In our society, being nice justifies a lot and covers a multitude of sins. A message that says "just be nice" is a type of moral code or unspoken law of society.  The Pharisees are also referring to a law made by society.  In short, one might say that this divorce law was created to justify their actions .

This divorce law was the best humanity could do given the circumstances.  According to God's law, no one who is brought together in marriage can separate.  So divorce is kind of like the warning sticker on the side of a bottle of Drano.  The maker of the product never intended for someone to drink the stuff but someone did so there is a sticker.  In a similar way, being nice is the best we can do given the circumstances. 

However, I do not believe Jesus is interested in us just settling for the justification of our actions through another law.  Jesus isn't interested in justifying divorce.  He is obviously interested in naming the goods of marriage.  He is interested in elevating women in society.  However, I think he is most interested in teaching us how to receive the kingdom of God.  Jesus is interested in justification by grace. 

Receiving the kingdom of God is not based on our strict following of a moral code.  We do not receive the kingdom of God because we have somehow justified our actions through human law.  Jesus said that such laws are created out of hardness of heart.

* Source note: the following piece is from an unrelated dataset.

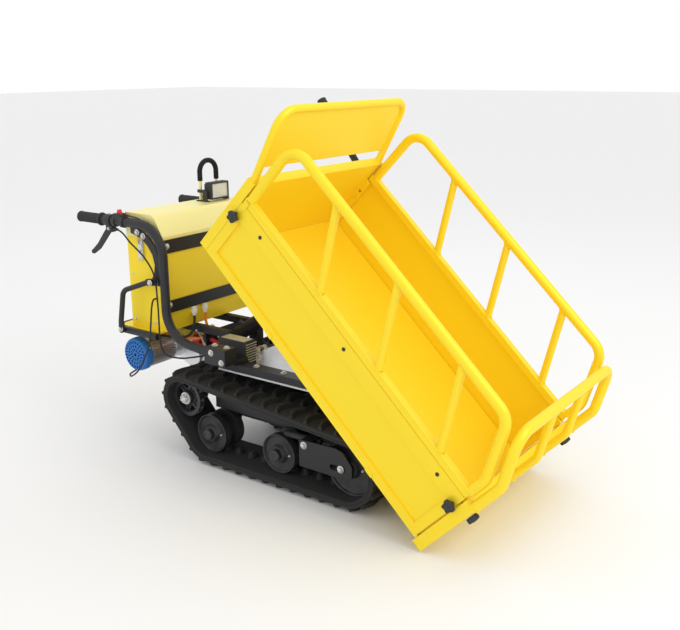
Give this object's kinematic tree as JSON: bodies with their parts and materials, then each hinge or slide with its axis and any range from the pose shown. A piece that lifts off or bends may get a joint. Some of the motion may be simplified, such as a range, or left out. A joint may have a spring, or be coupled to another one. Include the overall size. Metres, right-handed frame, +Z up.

We receive the kingdom of God if we receive it in the same way a child would receive it.  In the passage for today, some scholars suggest that the children Jesus received were one year old.  That means these children were helpless and were completely reliant on their parents.  That means receiving the kingdom of God is based on complete trust in the one who creates us.  That means receiving the kingdom is based on recognizing life as a gift.  That means receiving the kingdom is based on God's unmerited favor towards us.

In order to receive the kingdom, we cannot find our identity in the justifications of actions.  We must find our identity in Christ, in the one who justifies the whole world through his life, death, and resurrection, through his life of grace.